Yearbook: To buy or not to buy?

Emmalee Haag

Buying, looking at, and signing yearbooks at the end of a school year is a high school tradition passed down throughout the years in schools all over the country. But why? Why do we make them? Why do we sign them? Why do we keep them? What happens to them when we’re gone?

Students have a variety of reasons for purchasing a yearbook, though most relate to having something to look back on later in life.

“It is important to me to buy a yearbook every year because you only go through high school once so it’s how I hold on to the memories,” senior Lilly Starr said.

Some buy yearbooks every year but can’t really pin down one main reason for owning it.

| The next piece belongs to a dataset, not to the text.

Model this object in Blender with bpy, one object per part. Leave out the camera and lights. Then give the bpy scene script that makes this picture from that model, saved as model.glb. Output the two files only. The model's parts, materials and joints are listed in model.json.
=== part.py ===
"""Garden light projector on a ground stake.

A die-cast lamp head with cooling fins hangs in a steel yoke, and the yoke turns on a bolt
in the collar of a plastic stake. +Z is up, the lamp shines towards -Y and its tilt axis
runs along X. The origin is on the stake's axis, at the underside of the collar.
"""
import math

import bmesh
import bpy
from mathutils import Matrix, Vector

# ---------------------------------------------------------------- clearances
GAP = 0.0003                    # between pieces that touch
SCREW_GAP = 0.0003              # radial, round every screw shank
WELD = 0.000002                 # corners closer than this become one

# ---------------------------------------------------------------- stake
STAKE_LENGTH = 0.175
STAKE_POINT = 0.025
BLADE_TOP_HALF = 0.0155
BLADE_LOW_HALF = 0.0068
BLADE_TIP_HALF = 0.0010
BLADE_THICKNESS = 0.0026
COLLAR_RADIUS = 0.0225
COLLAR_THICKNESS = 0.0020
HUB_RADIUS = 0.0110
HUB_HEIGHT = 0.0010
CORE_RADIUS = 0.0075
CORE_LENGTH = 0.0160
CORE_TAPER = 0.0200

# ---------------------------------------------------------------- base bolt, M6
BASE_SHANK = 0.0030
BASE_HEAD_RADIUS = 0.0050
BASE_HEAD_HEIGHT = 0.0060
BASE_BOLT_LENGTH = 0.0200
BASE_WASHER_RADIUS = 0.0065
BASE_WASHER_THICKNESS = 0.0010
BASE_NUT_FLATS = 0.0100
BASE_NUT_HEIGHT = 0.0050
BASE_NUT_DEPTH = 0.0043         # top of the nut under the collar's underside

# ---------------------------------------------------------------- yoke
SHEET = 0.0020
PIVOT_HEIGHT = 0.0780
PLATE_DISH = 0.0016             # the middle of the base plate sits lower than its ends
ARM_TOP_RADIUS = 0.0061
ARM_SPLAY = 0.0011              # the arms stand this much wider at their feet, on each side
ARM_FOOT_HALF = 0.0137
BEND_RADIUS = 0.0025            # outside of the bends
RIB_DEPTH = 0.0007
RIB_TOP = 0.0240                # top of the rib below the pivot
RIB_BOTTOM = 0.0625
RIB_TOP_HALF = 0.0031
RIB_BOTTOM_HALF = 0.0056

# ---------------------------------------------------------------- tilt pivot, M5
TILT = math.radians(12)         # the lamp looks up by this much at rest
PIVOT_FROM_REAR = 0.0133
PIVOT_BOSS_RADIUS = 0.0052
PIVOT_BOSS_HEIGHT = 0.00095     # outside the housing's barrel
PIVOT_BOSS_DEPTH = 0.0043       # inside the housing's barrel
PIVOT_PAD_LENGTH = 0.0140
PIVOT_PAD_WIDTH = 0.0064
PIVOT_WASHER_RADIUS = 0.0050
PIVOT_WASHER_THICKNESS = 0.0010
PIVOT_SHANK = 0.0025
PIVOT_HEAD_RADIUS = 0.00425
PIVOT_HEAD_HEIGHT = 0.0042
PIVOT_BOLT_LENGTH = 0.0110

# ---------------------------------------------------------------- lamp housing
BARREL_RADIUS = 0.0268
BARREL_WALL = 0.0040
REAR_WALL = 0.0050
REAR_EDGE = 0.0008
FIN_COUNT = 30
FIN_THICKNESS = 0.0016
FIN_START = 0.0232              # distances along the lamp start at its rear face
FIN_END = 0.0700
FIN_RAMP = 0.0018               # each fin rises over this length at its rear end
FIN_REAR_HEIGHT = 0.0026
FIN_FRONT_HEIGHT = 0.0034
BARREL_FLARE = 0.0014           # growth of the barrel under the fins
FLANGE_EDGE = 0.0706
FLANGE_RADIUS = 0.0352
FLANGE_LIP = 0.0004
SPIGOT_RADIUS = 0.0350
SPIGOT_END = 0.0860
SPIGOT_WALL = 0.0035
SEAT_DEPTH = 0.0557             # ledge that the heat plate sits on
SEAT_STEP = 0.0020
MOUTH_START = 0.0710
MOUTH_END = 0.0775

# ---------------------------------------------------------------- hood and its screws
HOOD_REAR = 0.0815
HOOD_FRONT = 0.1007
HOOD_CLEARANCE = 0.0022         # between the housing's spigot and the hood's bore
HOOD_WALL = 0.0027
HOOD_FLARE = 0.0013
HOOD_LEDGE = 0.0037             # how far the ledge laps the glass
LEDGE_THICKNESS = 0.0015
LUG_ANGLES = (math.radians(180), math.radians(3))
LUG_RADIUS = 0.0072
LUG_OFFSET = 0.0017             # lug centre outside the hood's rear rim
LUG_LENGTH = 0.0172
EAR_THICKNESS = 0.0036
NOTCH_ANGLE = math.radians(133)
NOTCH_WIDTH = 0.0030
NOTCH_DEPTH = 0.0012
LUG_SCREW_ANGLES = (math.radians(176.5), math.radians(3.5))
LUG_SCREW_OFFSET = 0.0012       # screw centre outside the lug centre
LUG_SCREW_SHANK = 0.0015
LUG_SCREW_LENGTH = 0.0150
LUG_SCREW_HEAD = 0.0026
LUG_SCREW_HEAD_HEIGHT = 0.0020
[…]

“I only look at my yearbooks when I’m trying to find someone when I’m telling a story,” senior Rhyann Mynatt said.

Even students who don’t buy a yearbook EVERY year agree with the fact that they for sure need ONE – the one from their senior year.

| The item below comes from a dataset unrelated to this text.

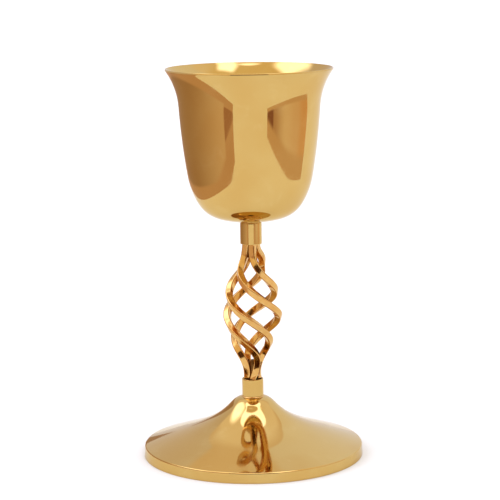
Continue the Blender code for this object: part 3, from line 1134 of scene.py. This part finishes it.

“I definitely plan on buying one for my senior year just because it’s the best years,” said senior Abby Thomson.

Adults who have kept their high school yearbooks look at them years later in certain situations, like to show their kids or to pull them out right before a high school reunion.

“As a kid, my brother and I used to always look through our parents and they would tell us all about their high school experiences. Now, we look at them every time I move or come across them,” FACS teacher Brooke Kendall said.

Teachers who did not attend BSHS say they are much more incorporating and in depth to who our students are than in their high school yearbooks.

“BSHS yearbooks are much more thorough and inclusive to all groups,” said english teacher Emily Pritzel.

Regret is the biggest topic when it comes to not buying a yearbook. What if down the road, you are telling a story about that kid in your sophomore year chemistry class and you can’t think of his name? Or your description of him just isn’t cutting it they way you want it to. Having his yearbook photo to show would help.